● WHAT TO PRODUCE
Each line should be copied exactly.

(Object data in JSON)
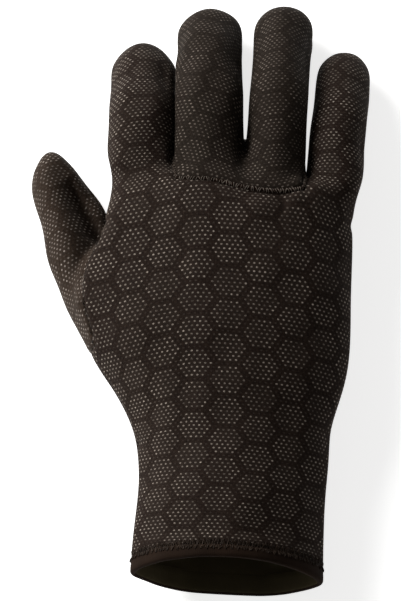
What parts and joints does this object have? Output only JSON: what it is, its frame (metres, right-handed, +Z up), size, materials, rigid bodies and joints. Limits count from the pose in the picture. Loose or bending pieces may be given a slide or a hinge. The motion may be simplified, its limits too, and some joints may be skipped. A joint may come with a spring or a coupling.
{
  "type": "diving glove",
  "caption": "Neoprene diving glove for the right hand with separate fingers, lying palm down, with an open cuff, inset finger backs and a flat hem.",
  "frame": {"origin": "on the flat underside of the palm side, below the heel of the palm, at the height of the surface the glove lies on", "axes": "+X across the hand away from the thumb, +Y from the cuff to the fingertips, +Z up out of the back of the hand"},
  "size_m": [0.153, 0.2759, 0.0505],
  "materials": {
    "printed_jersey_back": "matte brown-black nylon jersey on foam neoprene, printed with grey dots in hexagons",
    "printed_jersey_fingers": "matte brown-black nylon jersey on foam neoprene, printed with grey dots in hexagons",
    "printed_jersey_palm": "matte brown-black nylon jersey on foam neoprene, printed with grey dots in hexagons",
    "printed_jersey_thumb": "matte brown-black nylon jersey on foam neoprene, printed with grey dots in hexagons",
    "plain_jersey_hem": "plain matte brown-black nylon jersey"
  },
  "bodies": {
    "root": {"back_panel": "printed_jersey_back", "middle_ring_back": "printed_jersey_fingers", "palm_panel": "printed_jersey_palm", "thumb_panel": "printed_jersey_thumb", "cuff_hem": "plain_jersey_hem"}
  },
  "joints": []
}
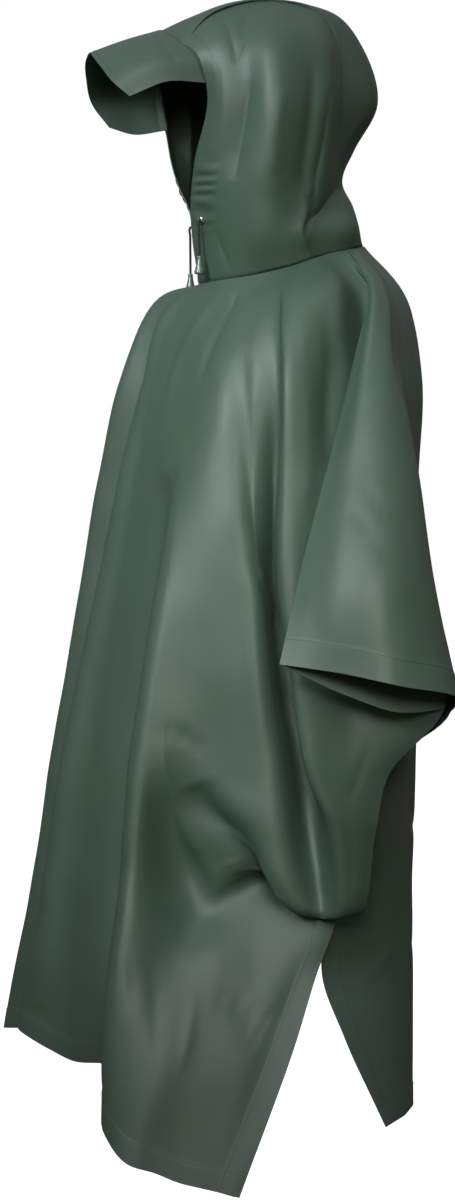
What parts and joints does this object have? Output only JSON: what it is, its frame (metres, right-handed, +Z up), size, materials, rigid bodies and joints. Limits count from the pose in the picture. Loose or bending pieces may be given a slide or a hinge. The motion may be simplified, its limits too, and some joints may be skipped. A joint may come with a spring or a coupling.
{
  "type": "rain poncho garment",
  "caption": "Hooded rain poncho in coated cloth, hanging in its worn form and empty, with a stiff peak, wide sleeve openings, open side vents and a drawcord at the throat.",
  "frame": {"origin": "middle of the neck seam, where the wearer's neck holds the garment", "axes": "+Z up, -Y the way the face opening looks, +X the wearer's left"},
  "size_m": [0.7834, 0.4684, 1.3249],
  "materials": {
    "coated_fabric": "smooth polyurethane-coated polyester taffeta, satin",
    "eyelet_metal": "nickel-plated brass, satin",
    "braided_cord": "round braided polyester",
    "moulded_plastic": "moulded nylon, semi-gloss"
  },
  "bodies": {
    "root": {"front_panel": "coated_fabric", "back_panel": "coated_fabric", "hood_side_left": "coated_fabric", "hood_side_right": "coated_fabric", "hood_centre": "coated_fabric", "peak": "coated_fabric", "eyelet_left": "eyelet_metal", "eyelet_right": "eyelet_metal", "drawcord_left": "braided_cord", "drawcord_right": "braided_cord", "cord_end_left": "moulded_plastic", "cord_end_right": "moulded_plastic"}
  },
  "joints": []
}
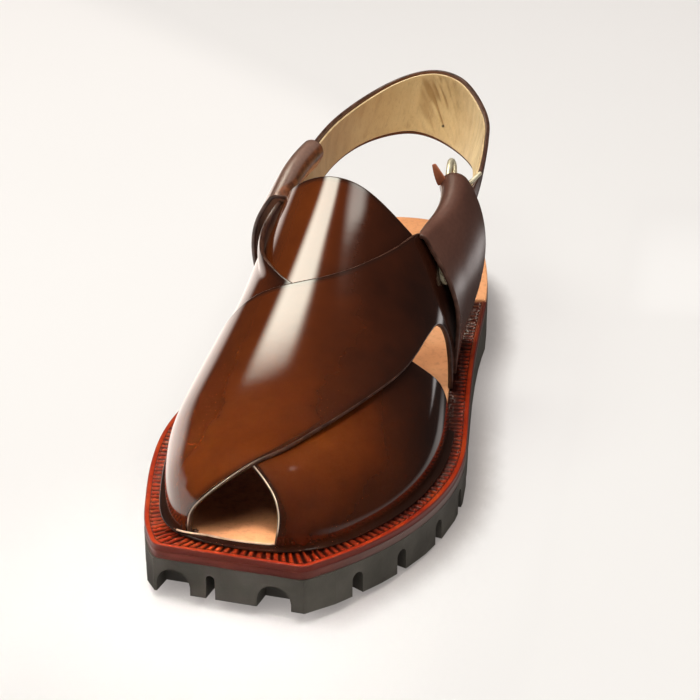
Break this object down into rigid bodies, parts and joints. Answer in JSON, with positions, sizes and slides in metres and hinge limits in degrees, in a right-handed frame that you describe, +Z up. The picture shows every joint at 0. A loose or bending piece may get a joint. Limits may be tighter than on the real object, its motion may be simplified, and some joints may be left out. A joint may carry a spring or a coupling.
{
  "type": "norozi chappal",
  "caption": "Left norozi chappal: brown crossed-strap leather sandal with a buckled back strap and a lugged rubber sole.",
  "frame": {"origin": "on the floor under the middle of the shoe's box", "axes": "+Z up; the heel points to +Y and the toe to -Y; the lateral (outer) side is +X"},
  "size_m": [0.1039, 0.2847, 0.0922],
  "materials": {
    "outsole_rubber": "matte dark grey rubber",
    "midsole_red": "red-brown dyed leather edge",
    "welt_leather": "red-brown leather, tooled",
    "insole_leather": "smooth tan leather",
    "upper_leather": "high-gloss dark brown leather",
    "back_strap_leather": "satin brown leather, khaki lining",
    "buckle_brass": "pale polished brass"
  },
  "bodies": {
    "root": {"outsole": "outsole_rubber", "midsole": "midsole_red", "welt": "welt_leather", "insole": "insole_leather", "upper": "upper_leather", "back_strap": "back_strap_leather", "buckle_frame": "buckle_brass", "buckle_prong": "buckle_brass"}
  },
  "joints": []
}
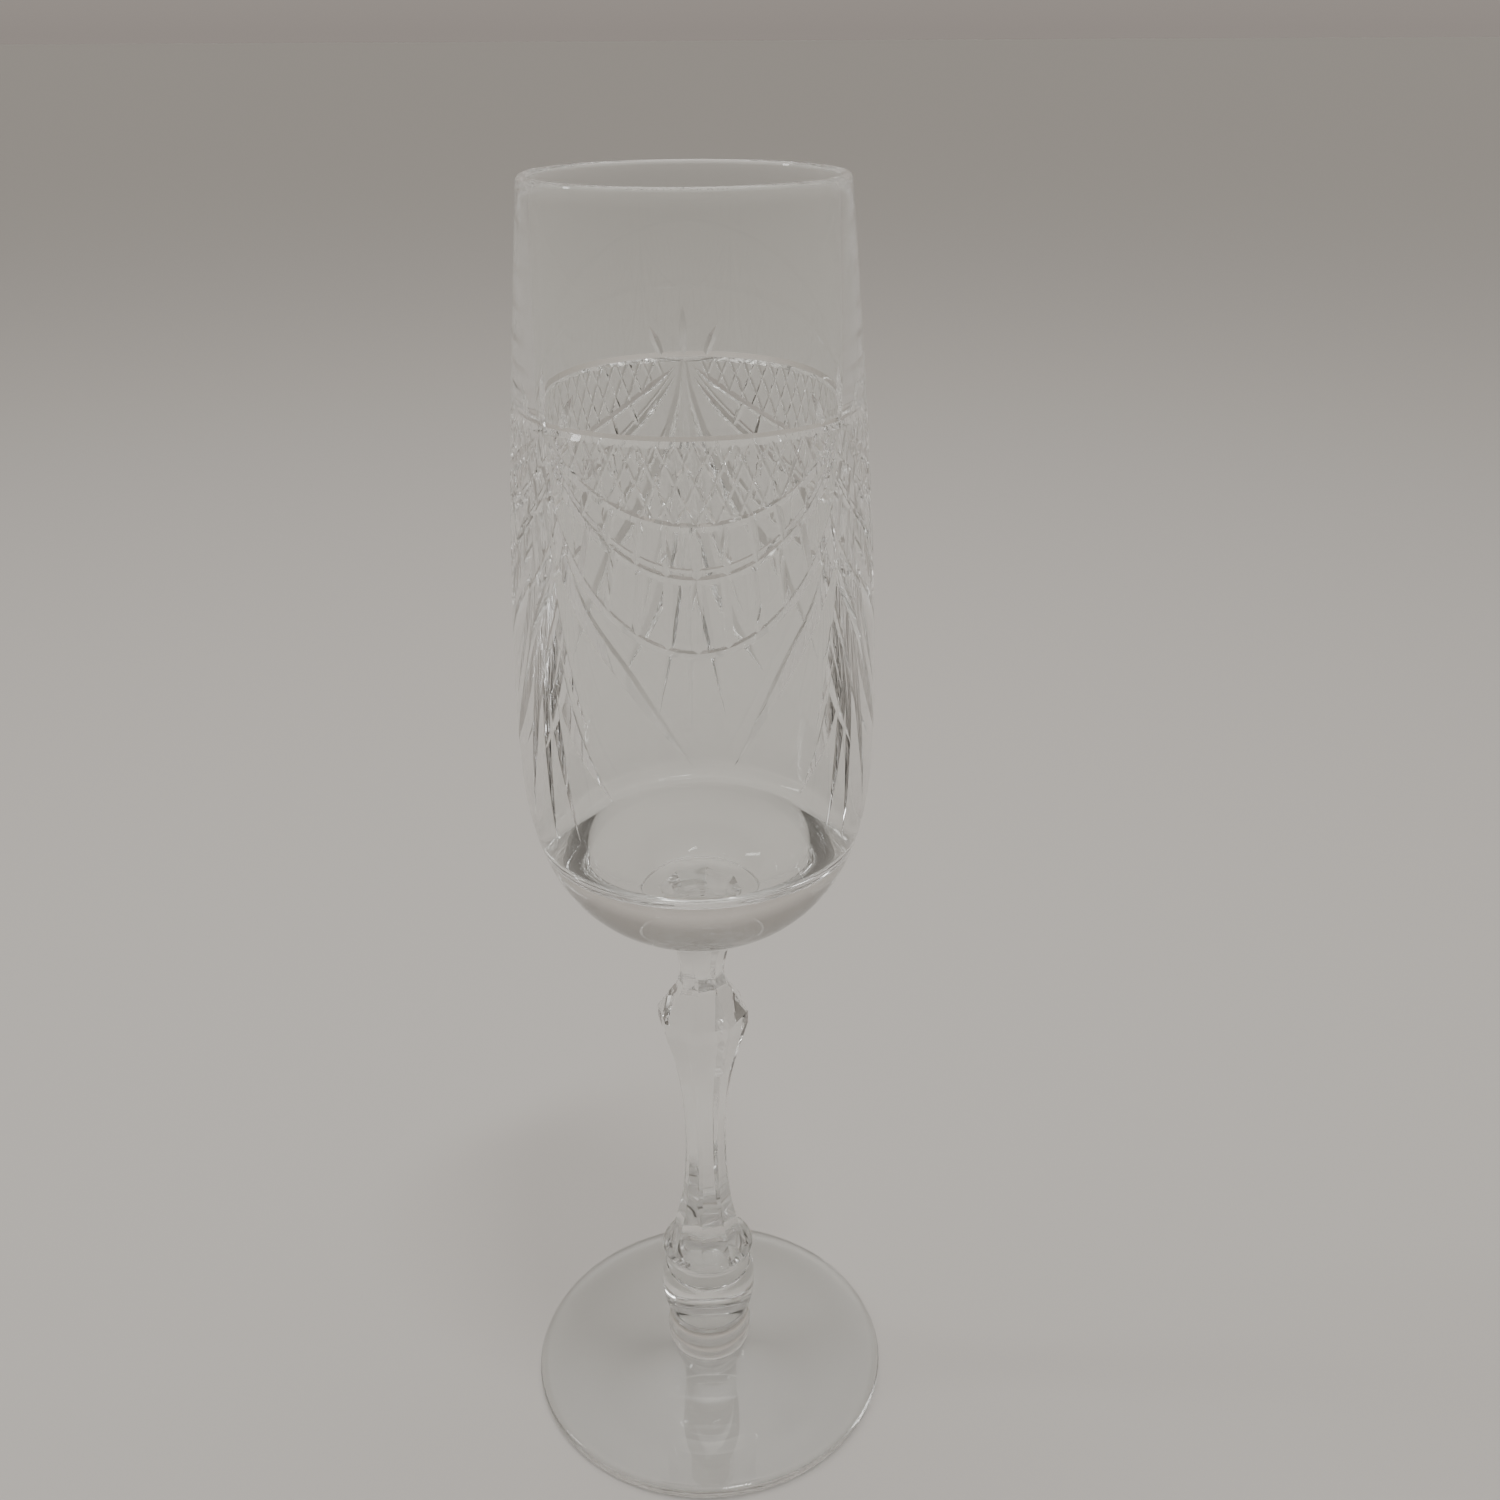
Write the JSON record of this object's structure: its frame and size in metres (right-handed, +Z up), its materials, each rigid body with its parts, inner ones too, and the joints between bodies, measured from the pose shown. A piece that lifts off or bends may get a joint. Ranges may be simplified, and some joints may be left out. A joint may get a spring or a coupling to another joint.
{
  "type": "champagne flute",
  "caption": "Tall cut-crystal champagne flute: barrel bowl with swag and fan cutting, faceted baluster stem, ringed knop and disc foot.",
  "frame": {"origin": "centre of the foot's underside, on the surface the glass stands on", "axes": "+Z up along the glass's axis, from the foot to the rim; -Y faces the middle of the front cut panel"},
  "size_m": [0.0668, 0.0668, 0.22],
  "materials": {
    "bowl_crystal": "clear lead crystal, blown, the cuts acid polished",
    "stem_crystal": "clear lead crystal, cut and polished facets",
    "foot_crystal": "clear lead crystal, fire polished edge"
  },
  "bodies": {
    "root": {"bowl": "bowl_crystal", "stem": "stem_crystal", "collar": "stem_crystal", "knop": "stem_crystal", "hub": "stem_crystal", "foot": "foot_crystal"}
  },
  "joints": []
}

● TASK RESULT
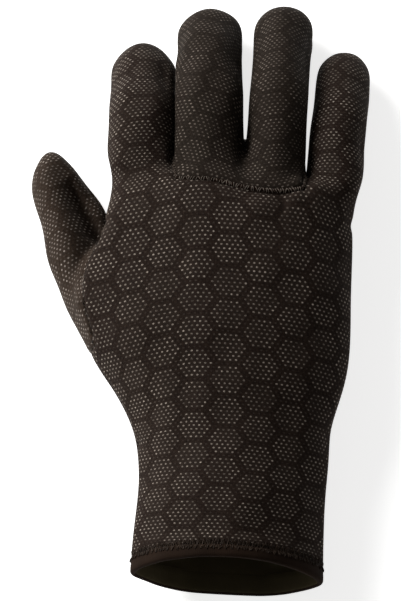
What parts and joints does this object have? Output only JSON: what it is, its frame (metres, right-handed, +Z up), size, materials, rigid bodies and joints. Limits count from the pose in the picture. Loose or bending pieces may be given a slide or a hinge. The motion may be simplified, its limits too, and some joints may be skipped. A joint may come with a spring or a coupling.
{
  "type": "diving glove",
  "caption": "Neoprene diving glove for the right hand with separate fingers, lying palm down, with an open cuff, inset finger backs and a flat hem.",
  "frame": {"origin": "on the flat underside of the palm side, below the heel of the palm, at the height of the surface the glove lies on", "axes": "+X across the hand away from the thumb, +Y from the cuff to the fingertips, +Z up out of the back of the hand"},
  "size_m": [0.153, 0.2759, 0.0505],
  "materials": {
    "printed_jersey_back": "matte brown-black nylon jersey on foam neoprene, printed with grey dots in hexagons",
    "printed_jersey_fingers": "matte brown-black nylon jersey on foam neoprene, printed with grey dots in hexagons",
    "printed_jersey_palm": "matte brown-black nylon jersey on foam neoprene, printed with grey dots in hexagons",
    "printed_jersey_thumb": "matte brown-black nylon jersey on foam neoprene, printed with grey dots in hexagons",
    "plain_jersey_hem": "plain matte brown-black nylon jersey"
  },
  "bodies": {
    "root": {"back_panel": "printed_jersey_back", "middle_ring_back": "printed_jersey_fingers", "palm_panel": "printed_jersey_palm", "thumb_panel": "printed_jersey_thumb", "cuff_hem": "plain_jersey_hem"}
  },
  "joints": []
}
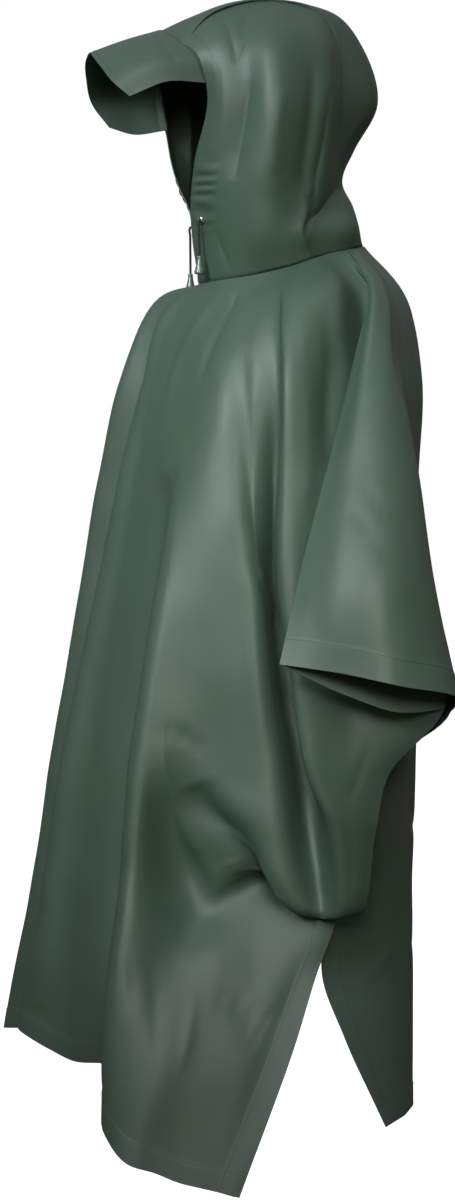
What parts and joints does this object have? Output only JSON: what it is, its frame (metres, right-handed, +Z up), size, materials, rigid bodies and joints. Limits count from the pose in the picture. Loose or bending pieces may be given a slide or a hinge. The motion may be simplified, its limits too, and some joints may be skipped. A joint may come with a spring or a coupling.
{
  "type": "rain poncho garment",
  "caption": "Hooded rain poncho in coated cloth, hanging in its worn form and empty, with a stiff peak, wide sleeve openings, open side vents and a drawcord at the throat.",
  "frame": {"origin": "middle of the neck seam, where the wearer's neck holds the garment", "axes": "+Z up, -Y the way the face opening looks, +X the wearer's left"},
  "size_m": [0.7834, 0.4684, 1.3249],
  "materials": {
    "coated_fabric": "smooth polyurethane-coated polyester taffeta, satin",
    "eyelet_metal": "nickel-plated brass, satin",
    "braided_cord": "round braided polyester",
    "moulded_plastic": "moulded nylon, semi-gloss"
  },
  "bodies": {
    "root": {"front_panel": "coated_fabric", "back_panel": "coated_fabric", "hood_side_left": "coated_fabric", "hood_side_right": "coated_fabric", "hood_centre": "coated_fabric", "peak": "coated_fabric", "eyelet_left": "eyelet_metal", "eyelet_right": "eyelet_metal", "drawcord_left": "braided_cord", "drawcord_right": "braided_cord", "cord_end_left": "moulded_plastic", "cord_end_right": "moulded_plastic"}
  },
  "joints": []
}
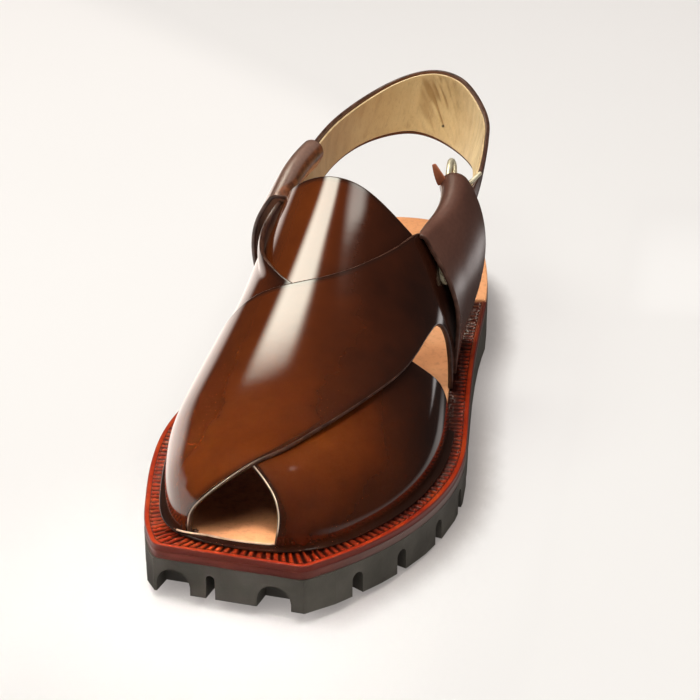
Break this object down into rigid bodies, parts and joints. Answer in JSON, with positions, sizes and slides in metres and hinge limits in degrees, in a right-handed frame that you describe, +Z up. The picture shows every joint at 0. A loose or bending piece may get a joint. Limits may be tighter than on the real object, its motion may be simplified, and some joints may be left out. A joint may carry a spring or a coupling.
{
  "type": "norozi chappal",
  "caption": "Left norozi chappal: brown crossed-strap leather sandal with a buckled back strap and a lugged rubber sole.",
  "frame": {"origin": "on the floor under the middle of the shoe's box", "axes": "+Z up; the heel points to +Y and the toe to -Y; the lateral (outer) side is +X"},
  "size_m": [0.1039, 0.2847, 0.0922],
  "materials": {
    "outsole_rubber": "matte dark grey rubber",
    "midsole_red": "red-brown dyed leather edge",
    "welt_leather": "red-brown leather, tooled",
    "insole_leather": "smooth tan leather",
    "upper_leather": "high-gloss dark brown leather",
    "back_strap_leather": "satin brown leather, khaki lining",
    "buckle_brass": "pale polished brass"
  },
  "bodies": {
    "root": {"outsole": "outsole_rubber", "midsole": "midsole_red", "welt": "welt_leather", "insole": "insole_leather", "upper": "upper_leather", "back_strap": "back_strap_leather", "buckle_frame": "buckle_brass", "buckle_prong": "buckle_brass"}
  },
  "joints": []
}
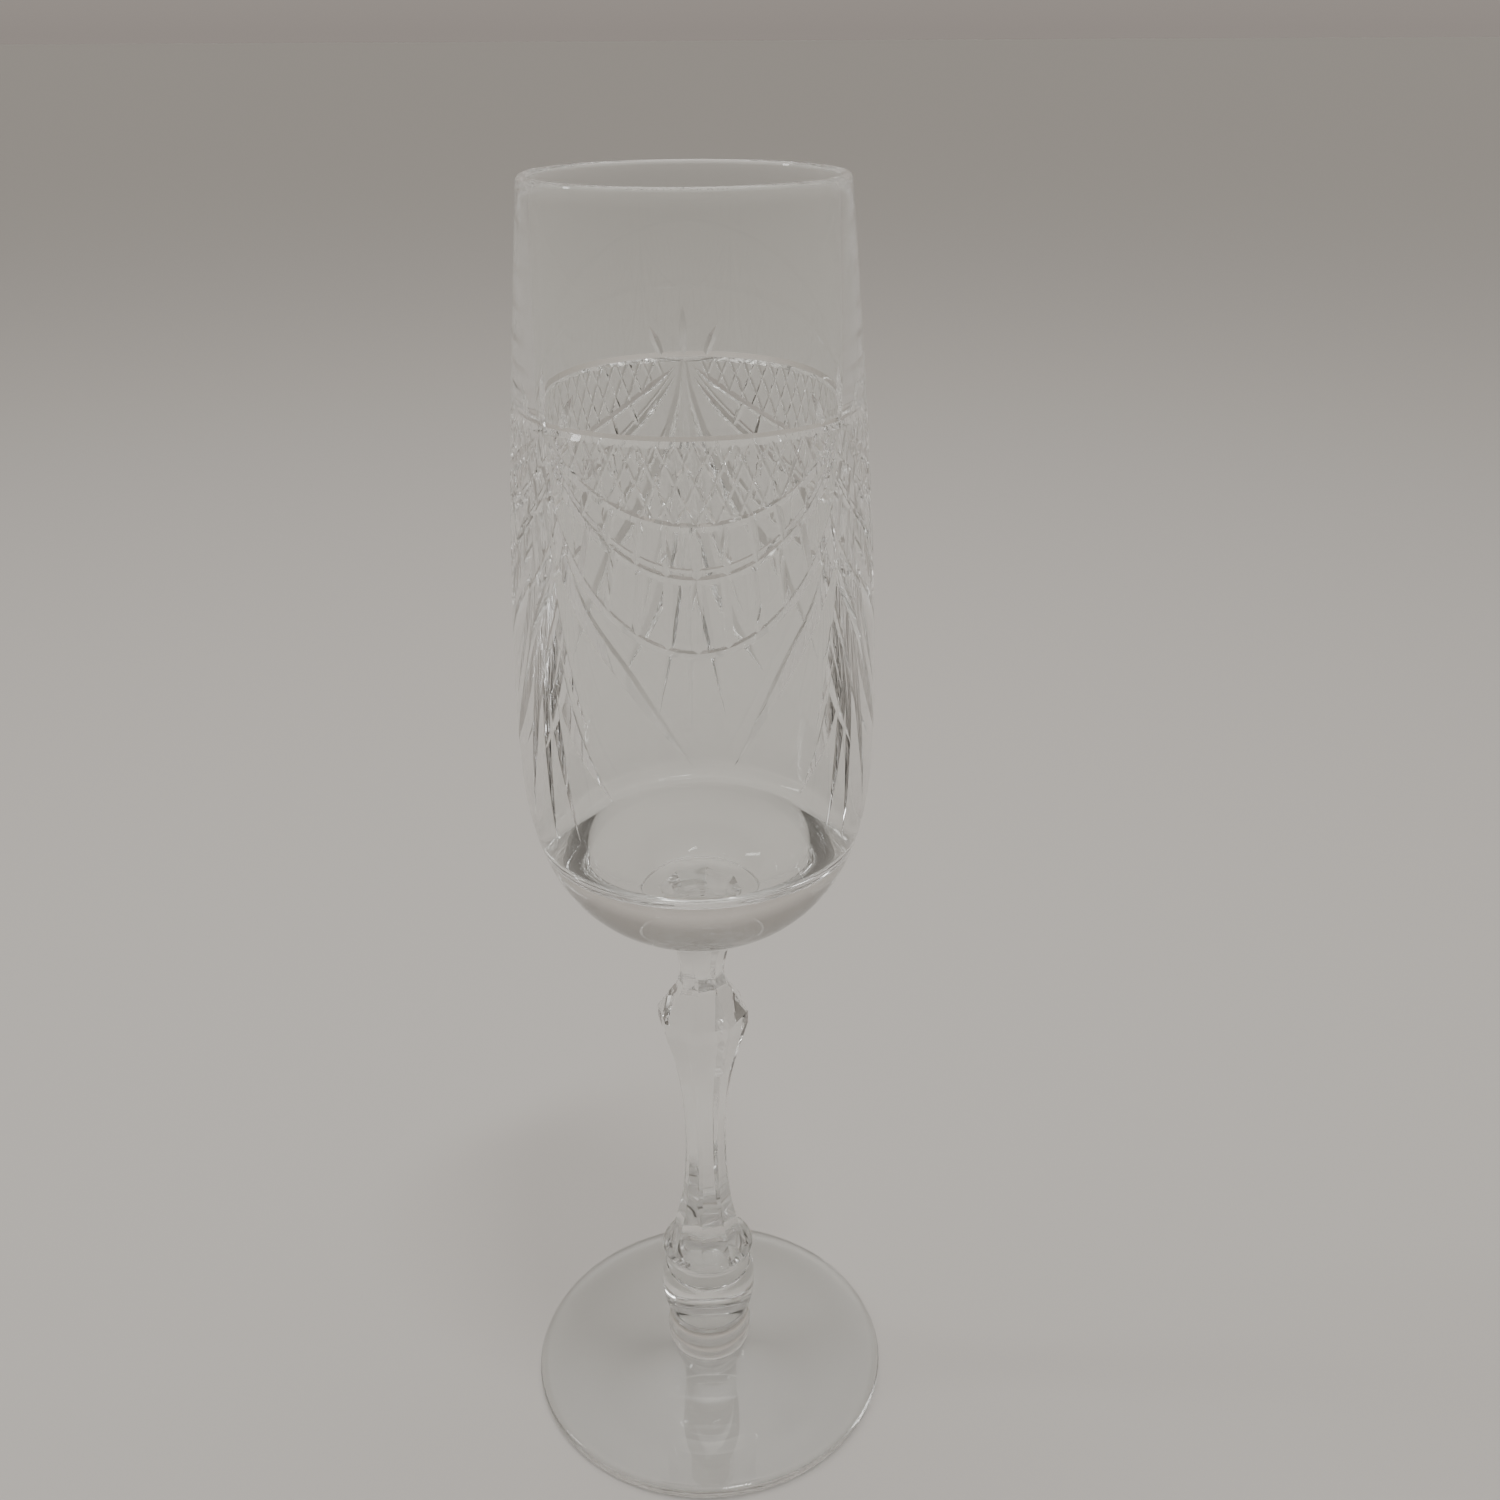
Write the JSON record of this object's structure: its frame and size in metres (right-handed, +Z up), its materials, each rigid body with its parts, inner ones too, and the joints between bodies, measured from the pose shown. A piece that lifts off or bends may get a joint. Ranges may be simplified, and some joints may be left out. A joint may get a spring or a coupling to another joint.
{
  "type": "champagne flute",
  "caption": "Tall cut-crystal champagne flute: barrel bowl with swag and fan cutting, faceted baluster stem, ringed knop and disc foot.",
  "frame": {"origin": "centre of the foot's underside, on the surface the glass stands on", "axes": "+Z up along the glass's axis, from the foot to the rim; -Y faces the middle of the front cut panel"},
  "size_m": [0.0668, 0.0668, 0.22],
  "materials": {
    "bowl_crystal": "clear lead crystal, blown, the cuts acid polished",
    "stem_crystal": "clear lead crystal, cut and polished facets",
    "foot_crystal": "clear lead crystal, fire polished edge"
  },
  "bodies": {
    "root": {"bowl": "bowl_crystal", "stem": "stem_crystal", "collar": "stem_crystal", "knop": "stem_crystal", "hub": "stem_crystal", "foot": "foot_crystal"}
  },
  "joints": []
}